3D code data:
######

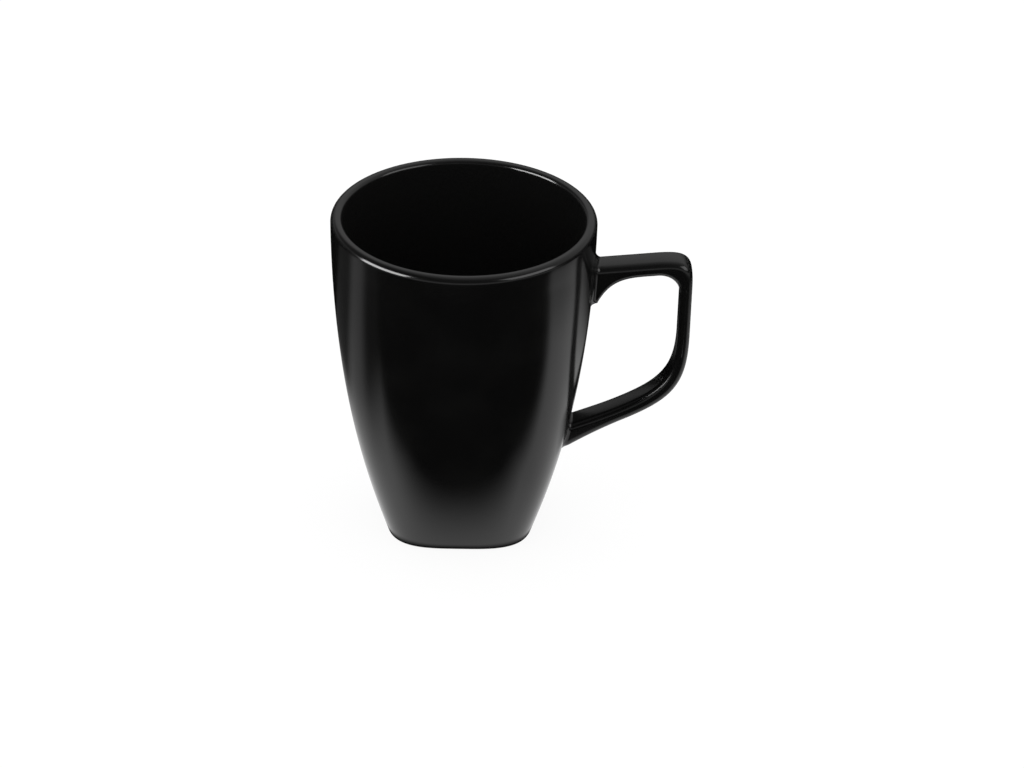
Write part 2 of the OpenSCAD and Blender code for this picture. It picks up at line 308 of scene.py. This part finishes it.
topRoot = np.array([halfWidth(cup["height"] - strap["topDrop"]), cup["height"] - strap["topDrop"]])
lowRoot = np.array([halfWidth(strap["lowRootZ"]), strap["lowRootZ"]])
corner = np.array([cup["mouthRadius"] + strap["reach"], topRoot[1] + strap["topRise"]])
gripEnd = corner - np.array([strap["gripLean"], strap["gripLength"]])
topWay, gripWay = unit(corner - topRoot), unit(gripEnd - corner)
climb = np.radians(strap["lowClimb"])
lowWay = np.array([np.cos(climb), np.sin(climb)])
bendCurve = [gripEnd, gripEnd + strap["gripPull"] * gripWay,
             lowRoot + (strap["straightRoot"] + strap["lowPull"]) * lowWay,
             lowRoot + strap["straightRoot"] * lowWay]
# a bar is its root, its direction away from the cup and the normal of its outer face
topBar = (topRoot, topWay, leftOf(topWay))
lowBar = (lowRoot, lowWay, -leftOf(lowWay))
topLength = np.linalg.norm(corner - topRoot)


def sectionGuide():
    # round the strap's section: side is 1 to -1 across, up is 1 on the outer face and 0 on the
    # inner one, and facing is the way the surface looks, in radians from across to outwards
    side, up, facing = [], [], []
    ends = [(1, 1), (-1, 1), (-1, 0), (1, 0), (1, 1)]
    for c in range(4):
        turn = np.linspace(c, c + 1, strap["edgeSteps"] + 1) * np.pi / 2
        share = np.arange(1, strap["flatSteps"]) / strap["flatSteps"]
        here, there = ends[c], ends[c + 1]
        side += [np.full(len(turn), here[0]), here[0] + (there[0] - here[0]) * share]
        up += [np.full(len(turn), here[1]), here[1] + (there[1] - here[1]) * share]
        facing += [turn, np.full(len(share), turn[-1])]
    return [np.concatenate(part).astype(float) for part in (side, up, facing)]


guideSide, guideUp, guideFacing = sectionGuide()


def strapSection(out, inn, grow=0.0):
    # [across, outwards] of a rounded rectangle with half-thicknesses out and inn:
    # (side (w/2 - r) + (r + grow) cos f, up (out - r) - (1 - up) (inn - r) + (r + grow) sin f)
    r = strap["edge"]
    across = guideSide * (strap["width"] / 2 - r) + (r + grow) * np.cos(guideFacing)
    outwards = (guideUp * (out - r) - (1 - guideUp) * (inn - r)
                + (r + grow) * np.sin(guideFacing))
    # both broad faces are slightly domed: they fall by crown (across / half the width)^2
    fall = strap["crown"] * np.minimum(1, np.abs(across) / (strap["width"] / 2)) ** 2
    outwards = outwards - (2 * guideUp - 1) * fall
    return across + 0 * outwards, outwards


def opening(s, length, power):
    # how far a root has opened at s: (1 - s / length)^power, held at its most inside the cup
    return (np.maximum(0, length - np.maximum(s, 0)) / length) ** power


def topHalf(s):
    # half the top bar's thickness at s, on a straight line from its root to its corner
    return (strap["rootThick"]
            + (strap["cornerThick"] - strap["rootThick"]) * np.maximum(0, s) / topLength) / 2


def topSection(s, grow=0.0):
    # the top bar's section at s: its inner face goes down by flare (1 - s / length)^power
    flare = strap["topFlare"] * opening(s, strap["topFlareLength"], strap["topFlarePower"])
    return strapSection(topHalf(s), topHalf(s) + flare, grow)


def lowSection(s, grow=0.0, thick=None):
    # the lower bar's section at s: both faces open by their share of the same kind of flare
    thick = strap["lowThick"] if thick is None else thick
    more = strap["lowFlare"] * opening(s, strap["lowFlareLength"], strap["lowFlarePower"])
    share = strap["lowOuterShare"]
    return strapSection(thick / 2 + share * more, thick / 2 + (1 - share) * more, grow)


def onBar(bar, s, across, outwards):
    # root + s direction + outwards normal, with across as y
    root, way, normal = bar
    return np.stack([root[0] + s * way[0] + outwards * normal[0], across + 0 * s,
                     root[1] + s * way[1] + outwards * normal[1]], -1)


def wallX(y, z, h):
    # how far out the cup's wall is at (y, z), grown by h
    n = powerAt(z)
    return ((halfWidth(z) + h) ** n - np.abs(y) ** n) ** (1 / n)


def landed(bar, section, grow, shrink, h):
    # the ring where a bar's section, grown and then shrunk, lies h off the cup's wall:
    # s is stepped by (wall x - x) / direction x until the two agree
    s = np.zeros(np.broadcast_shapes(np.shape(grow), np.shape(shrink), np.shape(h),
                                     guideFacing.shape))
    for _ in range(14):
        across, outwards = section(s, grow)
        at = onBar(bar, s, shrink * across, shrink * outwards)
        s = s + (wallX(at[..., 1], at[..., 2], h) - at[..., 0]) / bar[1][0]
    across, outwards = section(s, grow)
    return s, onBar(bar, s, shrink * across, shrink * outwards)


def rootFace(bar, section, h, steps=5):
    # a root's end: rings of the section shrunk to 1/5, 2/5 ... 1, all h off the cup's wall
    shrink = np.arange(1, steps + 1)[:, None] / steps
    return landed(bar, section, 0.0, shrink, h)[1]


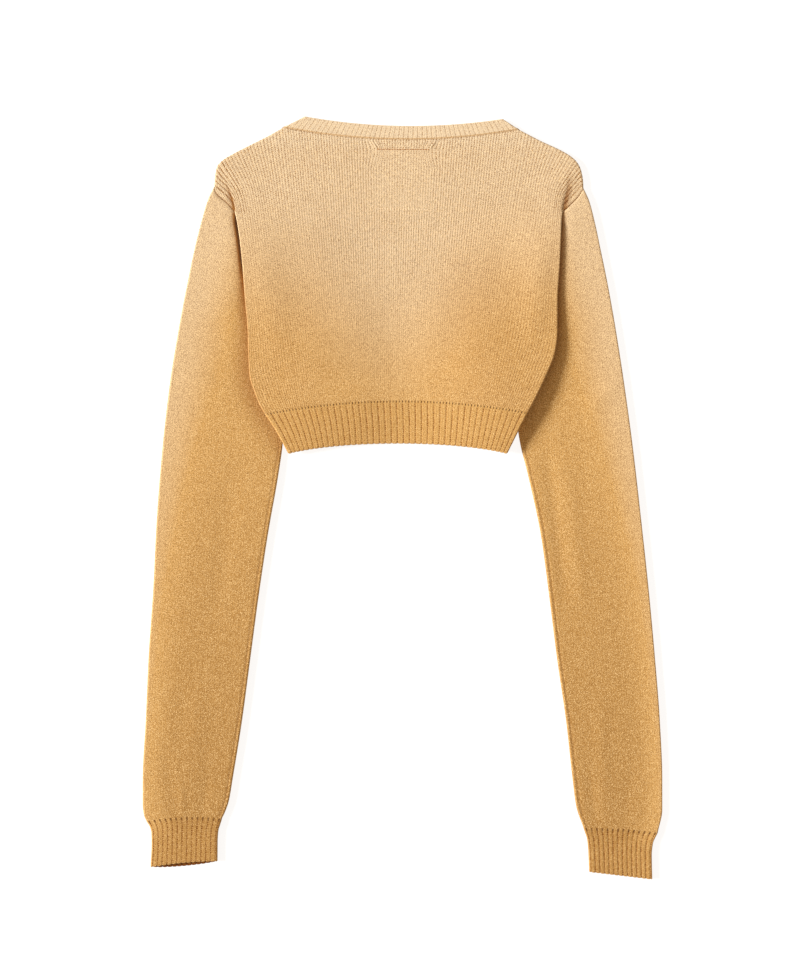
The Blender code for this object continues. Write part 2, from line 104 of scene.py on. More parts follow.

######

Please reproduce the entire listing, exactly as shown.

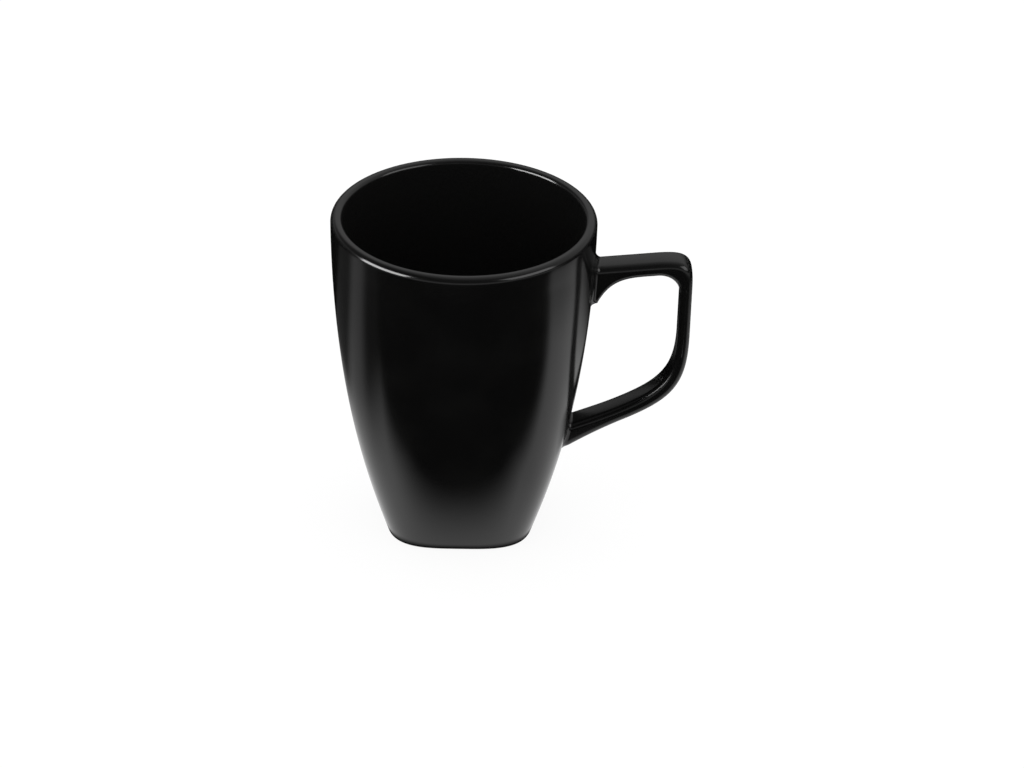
Write part 2 of the OpenSCAD and Blender code for this picture. It picks up at line 308 of scene.py. This part finishes it.
topRoot = np.array([halfWidth(cup["height"] - strap["topDrop"]), cup["height"] - strap["topDrop"]])
lowRoot = np.array([halfWidth(strap["lowRootZ"]), strap["lowRootZ"]])
corner = np.array([cup["mouthRadius"] + strap["reach"], topRoot[1] + strap["topRise"]])
gripEnd = corner - np.array([strap["gripLean"], strap["gripLength"]])
topWay, gripWay = unit(corner - topRoot), unit(gripEnd - corner)
climb = np.radians(strap["lowClimb"])
lowWay = np.array([np.cos(climb), np.sin(climb)])
bendCurve = [gripEnd, gripEnd + strap["gripPull"] * gripWay,
             lowRoot + (strap["straightRoot"] + strap["lowPull"]) * lowWay,
             lowRoot + strap["straightRoot"] * lowWay]
# a bar is its root, its direction away from the cup and the normal of its outer face
topBar = (topRoot, topWay, leftOf(topWay))
lowBar = (lowRoot, lowWay, -leftOf(lowWay))
topLength = np.linalg.norm(corner - topRoot)


def sectionGuide():
    # round the strap's section: side is 1 to -1 across, up is 1 on the outer face and 0 on the
    # inner one, and facing is the way the surface looks, in radians from across to outwards
    side, up, facing = [], [], []
    ends = [(1, 1), (-1, 1), (-1, 0), (1, 0), (1, 1)]
    for c in range(4):
        turn = np.linspace(c, c + 1, strap["edgeSteps"] + 1) * np.pi / 2
        share = np.arange(1, strap["flatSteps"]) / strap["flatSteps"]
        here, there = ends[c], ends[c + 1]
        side += [np.full(len(turn), here[0]), here[0] + (there[0] - here[0]) * share]
        up += [np.full(len(turn), here[1]), here[1] + (there[1] - here[1]) * share]
        facing += [turn, np.full(len(share), turn[-1])]
    return [np.concatenate(part).astype(float) for part in (side, up, facing)]


guideSide, guideUp, guideFacing = sectionGuide()


def strapSection(out, inn, grow=0.0):
    # [across, outwards] of a rounded rectangle with half-thicknesses out and inn:
    # (side (w/2 - r) + (r + grow) cos f, up (out - r) - (1 - up) (inn - r) + (r + grow) sin f)
    r = strap["edge"]
    across = guideSide * (strap["width"] / 2 - r) + (r + grow) * np.cos(guideFacing)
    outwards = (guideUp * (out - r) - (1 - guideUp) * (inn - r)
                + (r + grow) * np.sin(guideFacing))
    # both broad faces are slightly domed: they fall by crown (across / half the width)^2
    fall = strap["crown"] * np.minimum(1, np.abs(across) / (strap["width"] / 2)) ** 2
    outwards = outwards - (2 * guideUp - 1) * fall
    return across + 0 * outwards, outwards


def opening(s, length, power):
    # how far a root has opened at s: (1 - s / length)^power, held at its most inside the cup
    return (np.maximum(0, length - np.maximum(s, 0)) / length) ** power


def topHalf(s):
    # half the top bar's thickness at s, on a straight line from its root to its corner
    return (strap["rootThick"]
            + (strap["cornerThick"] - strap["rootThick"]) * np.maximum(0, s) / topLength) / 2


def topSection(s, grow=0.0):
    # the top bar's section at s: its inner face goes down by flare (1 - s / length)^power
    flare = strap["topFlare"] * opening(s, strap["topFlareLength"], strap["topFlarePower"])
    return strapSection(topHalf(s), topHalf(s) + flare, grow)


def lowSection(s, grow=0.0, thick=None):
    # the lower bar's section at s: both faces open by their share of the same kind of flare
    thick = strap["lowThick"] if thick is None else thick
    more = strap["lowFlare"] * opening(s, strap["lowFlareLength"], strap["lowFlarePower"])
    share = strap["lowOuterShare"]
    return strapSection(thick / 2 + share * more, thick / 2 + (1 - share) * more, grow)


def onBar(bar, s, across, outwards):
    # root + s direction + outwards normal, with across as y
    root, way, normal = bar
    return np.stack([root[0] + s * way[0] + outwards * normal[0], across + 0 * s,
                     root[1] + s * way[1] + outwards * normal[1]], -1)


def wallX(y, z, h):
    # how far out the cup's wall is at (y, z), grown by h
    n = powerAt(z)
    return ((halfWidth(z) + h) ** n - np.abs(y) ** n) ** (1 / n)


def landed(bar, section, grow, shrink, h):
    # the ring where a bar's section, grown and then shrunk, lies h off the cup's wall:
    # s is stepped by (wall x - x) / direction x until the two agree
    s = np.zeros(np.broadcast_shapes(np.shape(grow), np.shape(shrink), np.shape(h),
                                     guideFacing.shape))
    for _ in range(14):
        across, outwards = section(s, grow)
        at = onBar(bar, s, shrink * across, shrink * outwards)
        s = s + (wallX(at[..., 1], at[..., 2], h) - at[..., 0]) / bar[1][0]
    across, outwards = section(s, grow)
    return s, onBar(bar, s, shrink * across, shrink * outwards)


def rootFace(bar, section, h, steps=5):
    # a root's end: rings of the section shrunk to 1/5, 2/5 ... 1, all h off the cup's wall
    shrink = np.arange(1, steps + 1)[:, None] / steps
    return landed(bar, section, 0.0, shrink, h)[1]


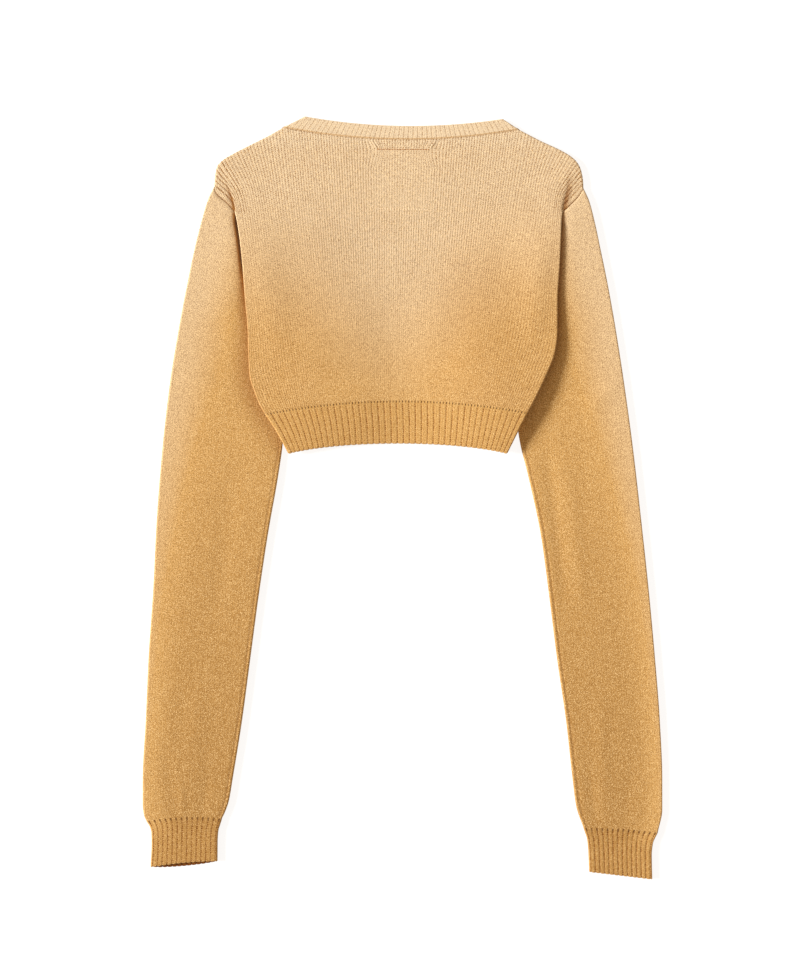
The Blender code for this object continues. Write part 2, from line 104 of scene.py on. More parts follow.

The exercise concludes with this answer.